Opened 6 months ago
Closed 6 months ago
#3359 closed help (answered)
UM runs stuck on ARCHER
Reported by: | pmcguire | Owned by: | um_support |
---|---|---|---|
Component: | UM Model | Keywords: | UM |
Cc: | Platform: | ARCHER | |
UM Version: | 11.5 |
Description
Hi CMS Helpdesk
My UM runs seem to be stuck on ARCHER. I have 3 runs going.
For one of them, u-bw963, it appeared in the Cylc GUI that my atmos_main run for 1992 had finished 2 days ago, but the icon was still green like it was running. The log file said it had finished. So I changed the state manually from running to succeeded. That didn't help much. It tried to submit posproc, but the submit failed.
So I stopped the job, and then did a rose suite-run --restart, but I get an error:
[FAIL] ssh -oBatchMode=yes login7.archer.ac.uk bash —login -c \'ROSE_VERSION=2016.11.1\ rose\ suite-run\ -v\ -v\ —name=u-bw963\ —run=restart\ —remote=uuid=dc8f63a3-fe23-46ab-898d-4e76af47812d,root-dir=$DATADIR\' # return-code=255, stderr=
any suggestions?
Patrick
Change History (11)
comment:1 Changed 6 months ago by dcase
comment:2 Changed 6 months ago by pmcguire
I checked the disk space a couple of days ago.
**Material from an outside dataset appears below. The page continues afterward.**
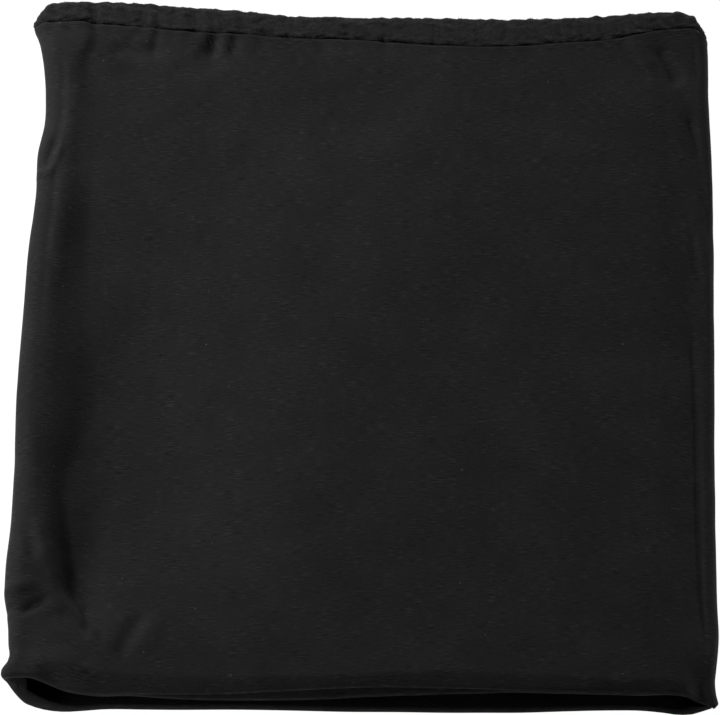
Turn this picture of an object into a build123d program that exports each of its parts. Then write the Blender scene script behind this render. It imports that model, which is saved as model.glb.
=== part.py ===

For login7, we can't ssh from puma→login7 in normal times.
Patrick
comment:3 Changed 6 months ago by pmcguire
Yes, I just checked my disk space quota again on SAFE → ARCHER, and everything is fine there.
Patrick
comment:4 Changed 6 months ago by pmcguire
How do I check the ssh connection to login7, if we're not supposed to be able to ssh from puma→login7 anyways?
Patrick
comment:5 Changed 6 months ago by ros
Hi Patrick,
Just ssh from puma to login7.archer.ac.uk in the normal way. If your ssh isn't set up correctly you'll get a permission denied message. If it's ok you'll see the message "Command rejected - not on allowed list" or similar - I can't remember the exact message.
Cheers,
Ros.
comment:6 Changed 6 months ago by ros
P.S. You'll see error messages in log/job/err.
comment:7 Changed 6 months ago by pmcguire
Thanks, Ros:
These are the error messages that I get:
pmcguire@puma:~> ssh login7.archer.ac.uk
Enter passphrase for key '/home/pmcguire/.ssh/id_rsa_archerum':
PTY allocation request failed on channel 0
Comand rejected by policy. Not in authorised list
Connection to login7.archer.ac.uk closed.
comment:8 Changed 6 months ago by pmcguire
Hi Ros:
So I guess that means it's OK? (see the last comment).
The error message when I do a rose suite-run --restart with ssh -oBatchMode=yes login7.archer.ac.uk is 'Permission Denied'.
Patrick
comment:9 Changed 6 months ago by pmcguire
Hi Ros:
It seems to be working now.
Not sure exactly what I changed.
But I did restart my ssh agent for archerum .
But I was getting the message
PTY allocation request failed on channel 0 Comand rejected by policy. Not in authorised list
even before I restarted my ssh agent.
Patrick
comment:10 Changed 6 months ago by grenville
comment:11 Changed 6 months ago by grenville
- Resolution set to answered
- Status changed from new to closed
The first things that I'd check would be ssh connection and disk space (on both computers).
Presumably these are all ok?